**Given request:**
Your task is to return, exactly, the run of lines starting at the line holding "return near(box.ZMin, 0)" and ending at the line holding "for node in", both ends included and no other lines.

(Source records)

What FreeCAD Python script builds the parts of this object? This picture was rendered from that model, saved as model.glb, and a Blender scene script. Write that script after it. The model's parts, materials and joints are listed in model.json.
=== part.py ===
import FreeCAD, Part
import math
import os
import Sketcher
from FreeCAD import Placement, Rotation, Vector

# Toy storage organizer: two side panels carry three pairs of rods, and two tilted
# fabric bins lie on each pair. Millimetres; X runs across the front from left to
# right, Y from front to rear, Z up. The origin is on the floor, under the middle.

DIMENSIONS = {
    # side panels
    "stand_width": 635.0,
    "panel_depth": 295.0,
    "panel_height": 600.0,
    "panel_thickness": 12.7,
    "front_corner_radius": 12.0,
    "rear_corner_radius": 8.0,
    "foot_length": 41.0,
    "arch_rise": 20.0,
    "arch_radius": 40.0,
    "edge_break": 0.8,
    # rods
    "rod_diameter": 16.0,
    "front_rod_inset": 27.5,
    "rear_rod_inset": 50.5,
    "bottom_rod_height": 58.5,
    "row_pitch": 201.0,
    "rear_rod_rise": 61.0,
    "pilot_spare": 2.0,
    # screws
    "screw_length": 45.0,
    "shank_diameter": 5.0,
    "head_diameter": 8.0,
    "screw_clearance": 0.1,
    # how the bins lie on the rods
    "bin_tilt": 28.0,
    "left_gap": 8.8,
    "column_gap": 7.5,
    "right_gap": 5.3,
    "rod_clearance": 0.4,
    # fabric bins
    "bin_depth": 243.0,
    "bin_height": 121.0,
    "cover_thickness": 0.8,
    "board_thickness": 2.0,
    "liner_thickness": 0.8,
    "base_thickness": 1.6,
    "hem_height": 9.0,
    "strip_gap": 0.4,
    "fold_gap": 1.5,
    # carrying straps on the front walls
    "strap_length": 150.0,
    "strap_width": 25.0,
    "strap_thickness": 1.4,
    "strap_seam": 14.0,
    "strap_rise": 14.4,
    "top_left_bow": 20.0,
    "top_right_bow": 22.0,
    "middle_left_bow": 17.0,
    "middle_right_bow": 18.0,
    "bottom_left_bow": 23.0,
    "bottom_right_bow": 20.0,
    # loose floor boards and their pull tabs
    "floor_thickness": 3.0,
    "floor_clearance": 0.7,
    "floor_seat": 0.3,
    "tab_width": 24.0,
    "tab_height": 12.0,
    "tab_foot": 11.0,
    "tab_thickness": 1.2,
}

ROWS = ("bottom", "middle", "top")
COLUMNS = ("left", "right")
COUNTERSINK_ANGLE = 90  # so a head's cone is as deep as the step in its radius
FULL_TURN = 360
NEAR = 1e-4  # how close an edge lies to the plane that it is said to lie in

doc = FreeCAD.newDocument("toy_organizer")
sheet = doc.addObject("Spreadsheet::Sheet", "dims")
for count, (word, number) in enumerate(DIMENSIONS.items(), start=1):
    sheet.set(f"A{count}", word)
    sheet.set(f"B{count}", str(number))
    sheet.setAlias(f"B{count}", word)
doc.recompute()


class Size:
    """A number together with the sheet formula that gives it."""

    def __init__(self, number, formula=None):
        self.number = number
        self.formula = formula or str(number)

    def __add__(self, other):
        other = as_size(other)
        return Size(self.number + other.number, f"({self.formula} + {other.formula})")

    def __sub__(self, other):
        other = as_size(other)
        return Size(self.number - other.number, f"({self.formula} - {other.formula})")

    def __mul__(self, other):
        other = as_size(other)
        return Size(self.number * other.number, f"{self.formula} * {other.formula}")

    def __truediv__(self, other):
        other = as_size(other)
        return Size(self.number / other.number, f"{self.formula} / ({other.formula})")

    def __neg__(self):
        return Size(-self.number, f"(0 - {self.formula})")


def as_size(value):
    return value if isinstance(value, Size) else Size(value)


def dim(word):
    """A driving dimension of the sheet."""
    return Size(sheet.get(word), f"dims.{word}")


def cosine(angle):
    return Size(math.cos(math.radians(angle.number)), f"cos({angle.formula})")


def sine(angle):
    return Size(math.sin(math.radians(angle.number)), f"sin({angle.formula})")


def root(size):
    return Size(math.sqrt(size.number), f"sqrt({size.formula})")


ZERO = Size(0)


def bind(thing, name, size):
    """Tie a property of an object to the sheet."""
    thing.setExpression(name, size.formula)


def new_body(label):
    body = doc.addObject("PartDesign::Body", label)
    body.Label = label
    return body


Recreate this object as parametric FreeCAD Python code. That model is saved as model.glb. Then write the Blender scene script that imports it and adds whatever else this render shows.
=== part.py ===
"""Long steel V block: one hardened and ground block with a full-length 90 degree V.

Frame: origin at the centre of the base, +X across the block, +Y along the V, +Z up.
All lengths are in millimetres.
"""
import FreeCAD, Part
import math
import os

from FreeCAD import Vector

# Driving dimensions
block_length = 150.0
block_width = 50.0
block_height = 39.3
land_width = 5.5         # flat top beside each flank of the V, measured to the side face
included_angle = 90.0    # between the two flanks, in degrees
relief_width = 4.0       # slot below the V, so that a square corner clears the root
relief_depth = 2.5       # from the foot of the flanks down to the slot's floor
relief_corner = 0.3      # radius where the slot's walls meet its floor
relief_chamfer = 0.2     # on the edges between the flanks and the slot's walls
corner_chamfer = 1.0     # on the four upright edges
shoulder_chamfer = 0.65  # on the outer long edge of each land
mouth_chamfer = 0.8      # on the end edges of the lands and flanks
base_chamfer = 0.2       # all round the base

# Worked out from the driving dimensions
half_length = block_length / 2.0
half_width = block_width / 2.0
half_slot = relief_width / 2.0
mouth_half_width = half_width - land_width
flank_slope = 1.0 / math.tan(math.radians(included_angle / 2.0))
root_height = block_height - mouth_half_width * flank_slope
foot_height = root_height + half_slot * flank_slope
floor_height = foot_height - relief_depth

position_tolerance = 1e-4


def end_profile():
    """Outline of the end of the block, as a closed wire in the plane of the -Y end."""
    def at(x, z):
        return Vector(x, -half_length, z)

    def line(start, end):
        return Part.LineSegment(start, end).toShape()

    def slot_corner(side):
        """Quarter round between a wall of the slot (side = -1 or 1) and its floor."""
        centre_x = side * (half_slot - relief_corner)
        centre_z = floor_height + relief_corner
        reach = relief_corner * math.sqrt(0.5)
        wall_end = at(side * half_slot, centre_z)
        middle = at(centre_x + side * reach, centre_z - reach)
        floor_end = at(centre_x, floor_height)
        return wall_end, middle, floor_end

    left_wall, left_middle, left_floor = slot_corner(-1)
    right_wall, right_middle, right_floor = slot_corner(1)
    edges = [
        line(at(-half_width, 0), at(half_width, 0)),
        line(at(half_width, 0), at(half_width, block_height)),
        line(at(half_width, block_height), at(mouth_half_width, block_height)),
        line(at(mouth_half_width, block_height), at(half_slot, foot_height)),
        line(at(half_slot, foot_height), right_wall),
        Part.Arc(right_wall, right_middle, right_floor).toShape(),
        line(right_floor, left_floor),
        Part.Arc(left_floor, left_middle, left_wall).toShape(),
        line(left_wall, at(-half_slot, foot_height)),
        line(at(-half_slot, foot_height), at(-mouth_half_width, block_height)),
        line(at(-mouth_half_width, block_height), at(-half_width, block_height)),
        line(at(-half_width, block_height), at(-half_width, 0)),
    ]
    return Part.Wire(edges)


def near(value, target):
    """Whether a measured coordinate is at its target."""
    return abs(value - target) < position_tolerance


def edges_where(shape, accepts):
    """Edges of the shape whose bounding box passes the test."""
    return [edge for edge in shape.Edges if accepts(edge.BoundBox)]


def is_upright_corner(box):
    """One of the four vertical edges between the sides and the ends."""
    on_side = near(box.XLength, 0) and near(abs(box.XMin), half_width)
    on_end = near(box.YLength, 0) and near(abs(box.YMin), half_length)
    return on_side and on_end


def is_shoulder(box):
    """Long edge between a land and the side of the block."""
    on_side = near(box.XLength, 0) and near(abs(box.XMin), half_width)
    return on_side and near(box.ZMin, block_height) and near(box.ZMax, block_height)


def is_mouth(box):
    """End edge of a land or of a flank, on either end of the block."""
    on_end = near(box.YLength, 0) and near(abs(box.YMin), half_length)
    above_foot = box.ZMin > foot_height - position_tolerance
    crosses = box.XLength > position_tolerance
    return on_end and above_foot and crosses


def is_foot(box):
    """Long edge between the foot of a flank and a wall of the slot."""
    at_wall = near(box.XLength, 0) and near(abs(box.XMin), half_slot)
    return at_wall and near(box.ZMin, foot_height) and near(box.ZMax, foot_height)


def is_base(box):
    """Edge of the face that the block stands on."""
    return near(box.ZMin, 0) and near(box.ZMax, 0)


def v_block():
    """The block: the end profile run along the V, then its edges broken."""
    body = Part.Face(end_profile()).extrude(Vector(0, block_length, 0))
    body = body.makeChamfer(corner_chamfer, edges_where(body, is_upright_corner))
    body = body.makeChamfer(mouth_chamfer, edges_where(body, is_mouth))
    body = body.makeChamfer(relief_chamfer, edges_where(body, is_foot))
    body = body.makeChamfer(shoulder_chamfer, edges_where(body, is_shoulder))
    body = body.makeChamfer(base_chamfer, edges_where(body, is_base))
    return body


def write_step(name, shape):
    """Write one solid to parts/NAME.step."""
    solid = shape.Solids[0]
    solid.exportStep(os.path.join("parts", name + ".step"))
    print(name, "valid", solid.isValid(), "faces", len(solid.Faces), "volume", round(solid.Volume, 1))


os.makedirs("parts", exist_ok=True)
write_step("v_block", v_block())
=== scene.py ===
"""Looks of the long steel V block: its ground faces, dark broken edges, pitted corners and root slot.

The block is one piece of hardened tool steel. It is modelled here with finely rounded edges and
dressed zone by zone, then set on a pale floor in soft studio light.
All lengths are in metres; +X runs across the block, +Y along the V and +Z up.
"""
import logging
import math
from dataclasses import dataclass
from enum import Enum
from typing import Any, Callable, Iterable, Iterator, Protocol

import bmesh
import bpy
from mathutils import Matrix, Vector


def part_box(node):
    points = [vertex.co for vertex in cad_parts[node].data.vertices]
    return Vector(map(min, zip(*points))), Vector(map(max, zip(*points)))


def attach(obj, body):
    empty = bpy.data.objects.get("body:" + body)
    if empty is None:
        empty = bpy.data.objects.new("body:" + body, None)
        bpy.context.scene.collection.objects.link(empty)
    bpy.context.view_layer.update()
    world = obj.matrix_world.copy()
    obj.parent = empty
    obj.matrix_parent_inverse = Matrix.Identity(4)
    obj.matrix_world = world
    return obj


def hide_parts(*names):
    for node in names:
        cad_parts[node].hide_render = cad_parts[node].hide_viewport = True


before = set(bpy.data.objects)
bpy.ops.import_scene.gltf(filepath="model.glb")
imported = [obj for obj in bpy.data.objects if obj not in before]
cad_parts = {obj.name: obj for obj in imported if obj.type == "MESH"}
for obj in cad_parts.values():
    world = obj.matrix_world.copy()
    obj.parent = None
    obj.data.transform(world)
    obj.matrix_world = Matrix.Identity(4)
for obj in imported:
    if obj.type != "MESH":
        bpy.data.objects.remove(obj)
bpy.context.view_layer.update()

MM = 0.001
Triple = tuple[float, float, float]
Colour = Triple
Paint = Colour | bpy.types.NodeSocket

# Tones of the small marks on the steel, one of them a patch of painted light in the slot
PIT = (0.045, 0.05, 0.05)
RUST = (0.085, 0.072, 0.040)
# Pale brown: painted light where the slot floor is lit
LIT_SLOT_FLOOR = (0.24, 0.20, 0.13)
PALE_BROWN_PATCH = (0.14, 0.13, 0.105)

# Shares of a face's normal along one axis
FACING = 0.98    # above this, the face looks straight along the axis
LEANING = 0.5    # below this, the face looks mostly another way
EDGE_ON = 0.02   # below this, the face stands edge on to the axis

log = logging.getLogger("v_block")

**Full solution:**
    return near(box.ZMin, 0) and near(box.ZMax, 0)


def v_block():
    """The block: the end profile run along the V, then its edges broken."""
    body = Part.Face(end_profile()).extrude(Vector(0, block_length, 0))
    body = body.makeChamfer(corner_chamfer, edges_where(body, is_upright_corner))
    body = body.makeChamfer(mouth_chamfer, edges_where(body, is_mouth))
    body = body.makeChamfer(relief_chamfer, edges_where(body, is_foot))
    body = body.makeChamfer(shoulder_chamfer, edges_where(body, is_shoulder))
    body = body.makeChamfer(base_chamfer, edges_where(body, is_base))
    return body


def write_step(name, shape):
    """Write one solid to parts/NAME.step."""
    solid = shape.Solids[0]
    solid.exportStep(os.path.join("parts", name + ".step"))
    print(name, "valid", solid.isValid(), "faces", len(solid.Faces), "volume", round(solid.Volume, 1))


os.makedirs("parts", exist_ok=True)
write_step("v_block", v_block())
=== scene.py ===
"""Looks of the long steel V block: its ground faces, dark broken edges, pitted corners and root slot.

The block is one piece of hardened tool steel. It is modelled here with finely rounded edges and
dressed zone by zone, then set on a pale floor in soft studio light.
All lengths are in metres; +X runs across the block, +Y along the V and +Z up.
"""
import logging
import math
from dataclasses import dataclass
from enum import Enum
from typing import Any, Callable, Iterable, Iterator, Protocol

import bmesh
import bpy
from mathutils import Matrix, Vector


def part_box(node):
    points = [vertex.co for vertex in cad_parts[node].data.vertices]
    return Vector(map(min, zip(*points))), Vector(map(max, zip(*points)))


def attach(obj, body):
    empty = bpy.data.objects.get("body:" + body)
    if empty is None:
        empty = bpy.data.objects.new("body:" + body, None)
        bpy.context.scene.collection.objects.link(empty)
    bpy.context.view_layer.update()
    world = obj.matrix_world.copy()
    obj.parent = empty
    obj.matrix_parent_inverse = Matrix.Identity(4)
    obj.matrix_world = world
    return obj


def hide_parts(*names):
    for node in names:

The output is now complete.